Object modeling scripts

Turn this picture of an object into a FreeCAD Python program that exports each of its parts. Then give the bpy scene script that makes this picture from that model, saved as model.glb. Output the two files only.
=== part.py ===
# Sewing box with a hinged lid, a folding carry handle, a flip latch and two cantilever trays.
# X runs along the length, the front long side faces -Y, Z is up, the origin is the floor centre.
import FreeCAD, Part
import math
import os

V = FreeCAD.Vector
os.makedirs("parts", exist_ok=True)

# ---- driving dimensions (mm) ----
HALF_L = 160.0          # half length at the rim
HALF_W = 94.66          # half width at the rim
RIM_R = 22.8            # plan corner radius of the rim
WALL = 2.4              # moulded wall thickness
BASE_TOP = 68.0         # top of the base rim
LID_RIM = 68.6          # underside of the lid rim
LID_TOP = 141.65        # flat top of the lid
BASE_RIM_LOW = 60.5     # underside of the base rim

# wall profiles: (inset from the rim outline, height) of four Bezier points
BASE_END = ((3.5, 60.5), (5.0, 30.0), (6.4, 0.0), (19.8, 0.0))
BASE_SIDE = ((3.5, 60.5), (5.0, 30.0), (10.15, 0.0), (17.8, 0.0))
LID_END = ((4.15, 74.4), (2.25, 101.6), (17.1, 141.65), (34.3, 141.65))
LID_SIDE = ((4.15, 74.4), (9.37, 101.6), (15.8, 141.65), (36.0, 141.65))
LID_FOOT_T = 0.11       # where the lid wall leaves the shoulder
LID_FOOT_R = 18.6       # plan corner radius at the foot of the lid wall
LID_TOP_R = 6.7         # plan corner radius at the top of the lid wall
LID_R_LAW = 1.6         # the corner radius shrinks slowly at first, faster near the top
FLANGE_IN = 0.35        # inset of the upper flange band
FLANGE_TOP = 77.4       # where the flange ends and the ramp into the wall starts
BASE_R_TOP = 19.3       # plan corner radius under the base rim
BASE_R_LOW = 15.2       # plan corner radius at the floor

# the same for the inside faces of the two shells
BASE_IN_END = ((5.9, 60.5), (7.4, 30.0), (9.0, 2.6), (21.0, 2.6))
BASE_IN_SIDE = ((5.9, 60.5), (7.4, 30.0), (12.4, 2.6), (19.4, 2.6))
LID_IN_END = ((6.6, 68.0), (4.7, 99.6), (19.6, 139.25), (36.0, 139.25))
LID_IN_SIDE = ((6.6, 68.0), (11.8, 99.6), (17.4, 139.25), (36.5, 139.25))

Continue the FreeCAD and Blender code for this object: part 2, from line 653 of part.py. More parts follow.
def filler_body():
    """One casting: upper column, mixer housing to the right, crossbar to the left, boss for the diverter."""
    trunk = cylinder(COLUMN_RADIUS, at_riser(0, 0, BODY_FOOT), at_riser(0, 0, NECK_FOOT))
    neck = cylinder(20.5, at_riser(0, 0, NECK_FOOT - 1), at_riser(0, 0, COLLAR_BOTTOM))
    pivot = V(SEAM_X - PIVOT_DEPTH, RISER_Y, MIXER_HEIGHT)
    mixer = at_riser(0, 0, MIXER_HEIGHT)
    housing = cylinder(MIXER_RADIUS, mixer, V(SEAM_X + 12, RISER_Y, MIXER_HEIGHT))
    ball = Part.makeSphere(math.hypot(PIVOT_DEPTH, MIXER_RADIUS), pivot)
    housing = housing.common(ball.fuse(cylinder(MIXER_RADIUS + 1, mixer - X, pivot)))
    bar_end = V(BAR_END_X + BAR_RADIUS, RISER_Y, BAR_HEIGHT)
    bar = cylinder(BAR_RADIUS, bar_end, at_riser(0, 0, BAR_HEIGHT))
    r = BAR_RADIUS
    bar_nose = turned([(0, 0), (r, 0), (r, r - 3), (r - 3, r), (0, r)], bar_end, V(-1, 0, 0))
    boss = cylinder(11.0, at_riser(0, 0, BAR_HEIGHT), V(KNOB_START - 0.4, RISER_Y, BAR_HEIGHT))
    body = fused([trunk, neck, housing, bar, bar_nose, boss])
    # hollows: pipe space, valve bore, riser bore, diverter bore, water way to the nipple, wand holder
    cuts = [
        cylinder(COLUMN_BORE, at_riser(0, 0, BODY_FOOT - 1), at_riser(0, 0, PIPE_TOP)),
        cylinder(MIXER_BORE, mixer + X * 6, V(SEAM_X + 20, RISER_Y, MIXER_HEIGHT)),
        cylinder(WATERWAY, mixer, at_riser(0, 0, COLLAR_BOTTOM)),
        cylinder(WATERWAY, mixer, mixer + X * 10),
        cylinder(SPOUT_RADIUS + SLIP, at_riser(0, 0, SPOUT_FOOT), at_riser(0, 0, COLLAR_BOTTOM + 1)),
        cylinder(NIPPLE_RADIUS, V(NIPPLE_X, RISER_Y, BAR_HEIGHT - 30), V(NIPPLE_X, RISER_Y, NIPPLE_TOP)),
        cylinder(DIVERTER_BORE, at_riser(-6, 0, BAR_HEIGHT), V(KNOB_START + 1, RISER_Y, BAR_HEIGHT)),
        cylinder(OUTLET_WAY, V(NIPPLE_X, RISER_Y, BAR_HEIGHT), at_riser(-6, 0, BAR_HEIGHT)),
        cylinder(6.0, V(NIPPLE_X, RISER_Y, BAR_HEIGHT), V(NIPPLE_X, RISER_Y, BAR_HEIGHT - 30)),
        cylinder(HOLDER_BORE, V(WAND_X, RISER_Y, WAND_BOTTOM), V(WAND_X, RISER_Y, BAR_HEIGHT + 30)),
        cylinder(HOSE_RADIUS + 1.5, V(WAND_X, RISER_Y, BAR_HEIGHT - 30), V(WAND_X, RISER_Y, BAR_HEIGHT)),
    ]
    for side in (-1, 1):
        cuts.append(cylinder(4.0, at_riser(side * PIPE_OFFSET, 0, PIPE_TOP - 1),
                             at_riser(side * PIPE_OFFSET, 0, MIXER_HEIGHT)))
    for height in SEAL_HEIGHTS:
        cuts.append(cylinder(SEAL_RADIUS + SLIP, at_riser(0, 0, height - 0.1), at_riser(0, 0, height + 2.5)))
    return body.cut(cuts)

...

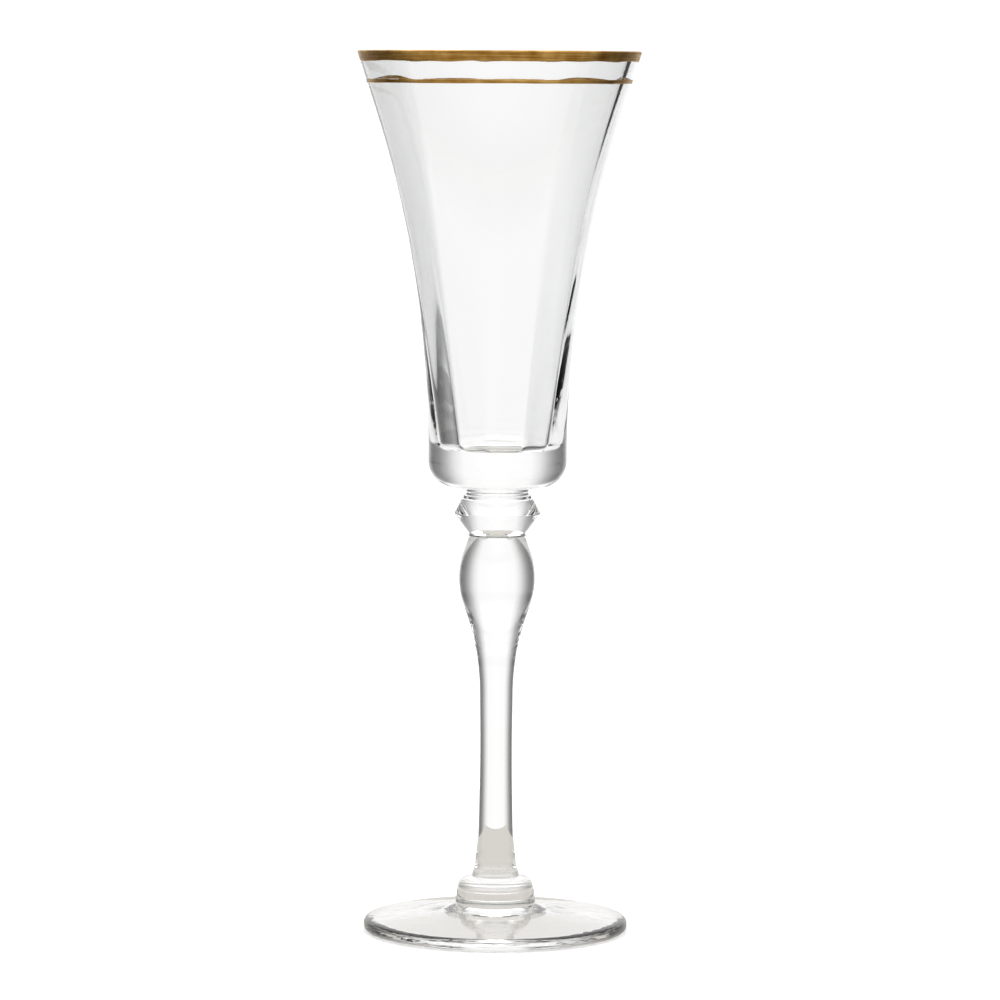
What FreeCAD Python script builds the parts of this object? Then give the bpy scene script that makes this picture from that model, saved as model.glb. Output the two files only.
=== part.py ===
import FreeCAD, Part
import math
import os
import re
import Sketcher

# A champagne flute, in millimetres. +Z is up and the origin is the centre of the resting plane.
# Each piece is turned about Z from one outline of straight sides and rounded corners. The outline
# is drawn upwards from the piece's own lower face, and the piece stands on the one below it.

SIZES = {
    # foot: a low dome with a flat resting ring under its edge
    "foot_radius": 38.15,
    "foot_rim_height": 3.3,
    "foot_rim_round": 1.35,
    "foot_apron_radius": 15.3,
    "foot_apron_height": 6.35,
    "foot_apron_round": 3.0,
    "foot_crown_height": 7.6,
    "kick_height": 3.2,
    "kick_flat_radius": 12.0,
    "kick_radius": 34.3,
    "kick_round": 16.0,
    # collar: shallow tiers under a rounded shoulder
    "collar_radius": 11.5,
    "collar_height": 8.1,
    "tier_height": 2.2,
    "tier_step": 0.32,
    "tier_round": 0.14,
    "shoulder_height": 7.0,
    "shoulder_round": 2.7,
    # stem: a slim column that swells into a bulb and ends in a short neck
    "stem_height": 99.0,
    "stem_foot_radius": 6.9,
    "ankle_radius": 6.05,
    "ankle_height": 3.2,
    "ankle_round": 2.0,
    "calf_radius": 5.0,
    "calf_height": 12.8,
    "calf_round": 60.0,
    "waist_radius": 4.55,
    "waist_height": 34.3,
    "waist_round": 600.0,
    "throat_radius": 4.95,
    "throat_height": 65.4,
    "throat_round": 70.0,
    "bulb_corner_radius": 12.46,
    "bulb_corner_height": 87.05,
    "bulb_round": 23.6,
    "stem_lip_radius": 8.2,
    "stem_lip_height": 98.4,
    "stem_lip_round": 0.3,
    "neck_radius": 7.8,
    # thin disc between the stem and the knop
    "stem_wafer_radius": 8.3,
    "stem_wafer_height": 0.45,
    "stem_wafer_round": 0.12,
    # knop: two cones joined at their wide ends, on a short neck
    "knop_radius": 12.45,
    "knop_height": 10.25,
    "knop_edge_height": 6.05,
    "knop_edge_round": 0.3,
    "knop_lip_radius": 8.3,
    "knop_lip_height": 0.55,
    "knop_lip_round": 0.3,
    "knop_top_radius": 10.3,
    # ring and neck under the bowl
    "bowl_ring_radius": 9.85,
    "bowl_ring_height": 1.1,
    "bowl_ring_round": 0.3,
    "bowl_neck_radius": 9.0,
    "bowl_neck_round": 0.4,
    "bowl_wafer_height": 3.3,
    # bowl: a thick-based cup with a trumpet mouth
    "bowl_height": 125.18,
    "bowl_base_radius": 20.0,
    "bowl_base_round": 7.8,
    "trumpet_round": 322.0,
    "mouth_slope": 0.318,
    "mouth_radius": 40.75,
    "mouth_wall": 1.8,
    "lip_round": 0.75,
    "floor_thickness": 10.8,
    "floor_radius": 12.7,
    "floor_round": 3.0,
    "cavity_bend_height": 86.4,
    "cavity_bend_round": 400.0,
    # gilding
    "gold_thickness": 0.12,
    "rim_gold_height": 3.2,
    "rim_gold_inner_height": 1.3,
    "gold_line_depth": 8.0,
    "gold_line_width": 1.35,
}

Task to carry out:
Repeat exactly the lines from the one containing "What FreeCAD Python" to the one containing "# is drawn upwards", both lines included, and nothing else.

Correct response:
What FreeCAD Python script builds the parts of this object? Then give the bpy scene script that makes this picture from that model, saved as model.glb. Output the two files only.
=== part.py ===
import FreeCAD, Part
import math
import os
import re
import Sketcher

# A champagne flute, in millimetres. +Z is up and the origin is the centre of the resting plane.
# Each piece is turned about Z from one outline of straight sides and rounded corners. The outline
# is drawn upwards from the piece's own lower face, and the piece stands on the one below it.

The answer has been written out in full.